В ответ – тишина. Никто не знал, о чем говорить.
– Почему этот подонок Анзор пристал к такой мирной, добропорядочной семье? – снова раздался его крепкий сердитый голос. – Да я башку снесу этому Анзору, если с ней что-то случится.
– Вы зря всех-то не подозревайте, – замахал рукой участковый Акбердин, двигая вверх-вниз плечами, на которых сияли майорские погоны. – Отчего вы решили, что Анзор имеет какое-то отношение к пропаже Елизаветы Николаевны?
– А кто еще в нашем доме способен на всякие подлости, мерзости и убийства? – вскипел, взревел Николай Степанович.
– Да много у вас тут живет плохого народишку, – глубокомысленно заявил майор. – Есть кому подлость совершить и кроме Мамедова.
– Это вы бросьте, – прикрикнул хозяин квартиры. – Народ у нас добропорядочный.
– А еще живут бездельники, алкаши всякие… Да и хапуг, жадных до денег много. Заплатить долги за квартплату и то не хотят.
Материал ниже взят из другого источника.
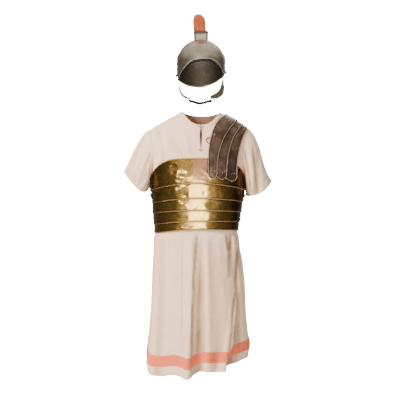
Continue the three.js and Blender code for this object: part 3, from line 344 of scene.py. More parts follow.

– Вот вы о чем! О долгах ТСЖ… Но мы не обязаны десятикратную плату вносить таким мошенникам, как Анзор. У них нет ни совести, ни чести, в глазах – одни деньги.
– Правильно. Нынче все деньги зарабатывают. Деньги у нас никто не отменял. Деньги у нас все определяют. Я вам уже говорил о этом…
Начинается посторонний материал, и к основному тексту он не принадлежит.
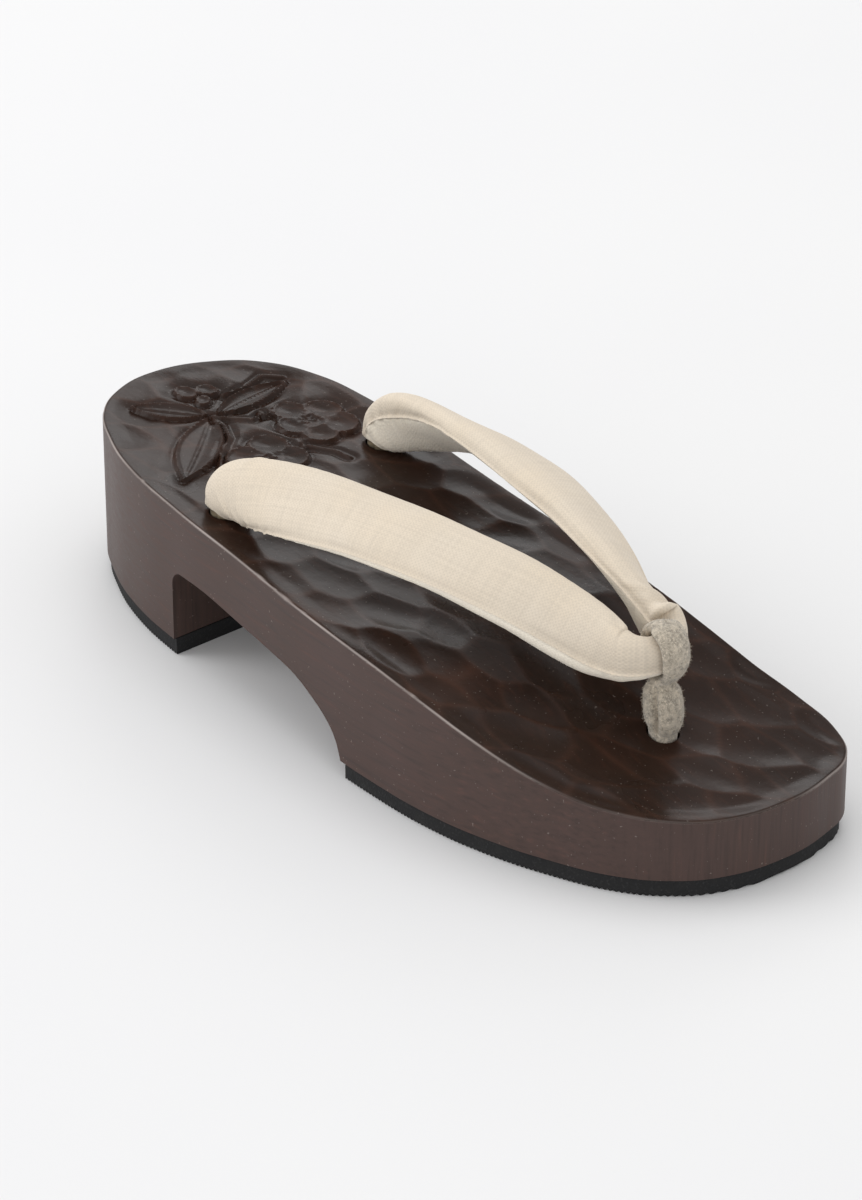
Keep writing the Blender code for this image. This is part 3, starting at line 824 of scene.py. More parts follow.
def carved_lacquer(settings):
    """Hand-carved wood under dark lacquer: near-black hollows, red-brown where crests are rubbed."""
    wood = new_material("carved_wood_dark_lacquer")
    add_node(wood, "along_base", "Mapping", {"Vector": PLACE, "Scale": (0.12, 1.0, 1.0)})
    add_node(wood, "grain", "TexNoise", {
        "Vector": ("along_base", "Vector"), "Scale": cells(CARVED_GRAIN),
        "Detail": 6, "Roughness": 0.6, "Distortion": 0.4})
    add_node(wood, "clouds", "TexNoise", {
        "Vector": PLACE, "Scale": cells(CARVED_CLOUDS), "Detail": 3, "Roughness": 0.55})
    add_node(wood, "specks", "TexNoise", {
        "Vector": PLACE, "Scale": cells(CARVED_DUST), "Detail": 1, "Roughness": 0.4})
    add_node(wood, "ripples", "TexNoise", {
        "Vector": PLACE, "Scale": cells(CARVED_RIPPLES), "Detail": 3, "Roughness": 0.55})
    add_node(wood, "crest_height", "Attribute", {}, attribute_name="crest")
    add_node(wood, "rim_wear_and_highlight", "Attribute", {}, attribute_name="wear_and_highlight")
    add_node(wood, "patches", "MapRange", {
        "Value": ("clouds", "Fac"), "From Min": 0.30, "From Max": 0.62, "To Min": 0.12, "To Max": 0.6})
    add_node(wood, "rubbed", "Math", {
        0: ("crest_height", "Fac"), 1: ("patches", "Result")}, operation="MULTIPLY")
    add_node(wood, "gloss", "MapRange", {
        "Value": ("clouds", "Fac"), "From Min": 0.3, "From Max": 0.7, "To Min": 0.25, "To Max": 0.34})
    add_node(wood, "grain_bump", "Bump", {"Height": ("grain", "Fac"), "Strength": 0.12, "Distance": 0.0003})
    add_node(wood, "ripple_bump", "Bump", {
        "Height": ("ripples", "Fac"), "Strength": 0.16, "Distance": 0.0006,
        "Normal": ("grain_bump", "Normal")})
    worn_and_highlit = lay_colours(wood, opaque(settings.top_colour), (
        ("hollows", ("clouds", "Fac"), 0.35, 0.70, 0, 1, linear("#2d1d16")),
        ("streaks", ("grain", "Fac"), 0.52, 0.78, 0, 0.45, linear("#3d2419")),
        ("crests", ("rubbed", "Value"), 0, 1, 0, 1, settings.crest_colour),
        ("dust", ("specks", "Fac"), 0.735, 0.765, 0, 0.55, linear("#6f6761")),
        # Rim line: rubbed wood with a painted highlight along the edge
        ("worn_and_highlit", ("rim_wear_and_highlight", "Fac"), 0, 1, 0, 1, settings.wear_and_highlight_colour),
    ))
    add_node(wood, SHADER, "BsdfPrincipled", {
        "Base Color": worn_and_highlit, "Roughness": ("gloss", "Result"), "Specular IOR Level": 0.10,
        "Coat Weight": 0.045, "Coat Roughness": 0.14, "Normal": ("ripple_bump", "Normal")})
    return wood


def satin_lacquer(settings):
    """Sawn and sanded sides under satin lacquer: a lighter brown with fine reddish streaks."""
    wood = new_material("sanded_wood_satin_lacquer")
    for way, stretch in (("along", (0.045, 1.0, 1.0)), ("upright", (1.0, 1.0, 0.05))):
        add_node(wood, way + "_base", "Mapping", {"Vector": PLACE, "Scale": stretch})
        add_node(wood, way, "TexNoise", {
            "Vector": (way + "_base", "Vector"), "Scale": cells(SAWN_GRAIN),
            "Detail": 5, "Roughness": 0.6, "Distortion": 0.3})
    # Grain stands upright on the faces across the base, where the plank's ends show
    add_node(wood, "surface", "NewGeometry", {})
    add_node(wood, "facing", "SeparateXYZ", {"Vector": ("surface", "Normal")})
    add_node(wood, "endways", "Math", {0: ("facing", "X")}, operation="ABSOLUTE")
    add_node(wood, "ends", "MapRange", {"Value": ("endways", "Value"), "From Min": 0.45, "From Max": 0.85})
    add_node(wood, "grain", "Mix", {
        "Factor": ("ends", "Result"), "A": ("along", "Fac"), "B": ("upright", "Fac")}, data_type="FLOAT")
    grain = ("grain", "Result")
    add_node(wood, "clouds", "TexNoise", {
        "Vector": PLACE, "Scale": cells(SAWN_CLOUDS), "Detail": 3, "Roughness": 0.55})
    add_node(wood, "specks", "TexNoise", {
        "Vector": PLACE, "Scale": cells(SAWN_DUST), "Detail": 1, "Roughness": 0.4})
    add_node(wood, "rim_wear_and_highlight", "Attribute", {}, attribute_name="wear_and_highlight")
    add_node(wood, "gloss", "MapRange", {
        "Value": grain, "From Min": 0.3, "From Max": 0.7, "To Min": 0.42, "To Max": 0.52})
    add_node(wood, "grain_bump", "Bump", {"Height": grain, "Strength": 0.14, "Distance": 0.0003})
    worn_and_highlit = lay_colours(wood, opaque(settings.wall_colour), (
        ("patches", ("clouds", "Fac"), 0.35, 0.68, 0, 1, linear("#46342f")),
        ("pores", grain, 0.50, 0.30, 0, 0.55, linear("#2f231f")),
        ("streaks", grain, 0.56, 0.80, 0, 0.6, linear("#5e4038")),
        ("dust", ("specks", "Fac"), 0.74, 0.77, 0, 0.5, linear("#857a73")),
        # Rim line: rubbed wood with a painted highlight along the edge
        ("worn_and_highlit", ("rim_wear_and_highlight", "Fac"), 0, 1, 0, 1, settings.wear_and_highlight_colour),
    ))
    add_node(wood, SHADER, "BsdfPrincipled", {
        "Base Color": worn_and_highlit, "Roughness": ("gloss", "Result"), "Specular IOR Level": 0.36,
        "Normal": ("grain_bump", "Normal")})
    return wood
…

– Вы говорили, что деньги выше закона…
– Нет уж, это не мои слова.
– Да вас, видимо, деньги тоже одурманили, тянут вниз…
– Деньги не гиря, тянущая вниз, деньги – воздушный шар, который тянет кверху.
– Страшный ты человек, майор, и совсем не нашенский… Такой же чужой, как твой любимец Анзор. Но когда-нибудь ты, майор, сорвешься с этого шара и разобьешь свою голову…
– Зря такими словами разбрасываетесь, Николай Степанович. Пострадать можете…
Нелицеприятная перепалка заметно перешла на повышенные тона и угрозы. Майор часто моргал глазами и пытался унизить хозяина квартиры, насладиться сознанием своего превосходства. У Николая Степановича появилось откровенное чувство брезгливости к оппоненту, с каждой секундой он чувствовал прилив бессильной ярости, но давать волю эмоциям сейчас он не имел права…
Майор попытался задать вопросы о том, куда и к кому могла вечером уйти Лиза. Но в этот момент Ольге Владимировне стало совсем плохо. Она схватилась руками за грудь и мучительно застонала, закрыла глаза, и тело ее съежилось в неестественной позе.
– Врача, Коля, вызови скорей врача, – попросила она торопливо и смущенно.
«Скорая» приехала без задержки. Но пока она мчалась к больной, та уже теряла последние силы. Губы ее бормотали что-то невнятное и вдруг перестали шевелиться, застыли, лицо стало серым, бескровным.
Николай Степанович, глядя на то, как врачи суетливо набросились на тело жены и начали массировано стимулировать работу ее сердца, неожиданно почувствовал, какой болью пронизано сейчас сердце любимой женщины. Его охватывал необъяснимый растущий ужас… «Олечка, любимая, дорогая, только держись!» – молитвенно говорил он сам с собой, высматривая лицо неподвижно лежащей на диване жены. Он метался вокруг врачей, громко стукая ботинками по паркету, но они не замечали его. В потухших глазах не было ничего, кроме необъяснимой тревоги.
В молчаливых комнатах резко запахло лекарствами. Майор Акбердин переминался с ноги на ногу возле стенки, щурился, глядя по сторонам, и соображал, как ему поступить в столь неординарной обстановке. Наконец он, подрагивая мясистыми щеками, решился покинуть квартиру. Его уход никто не заметил.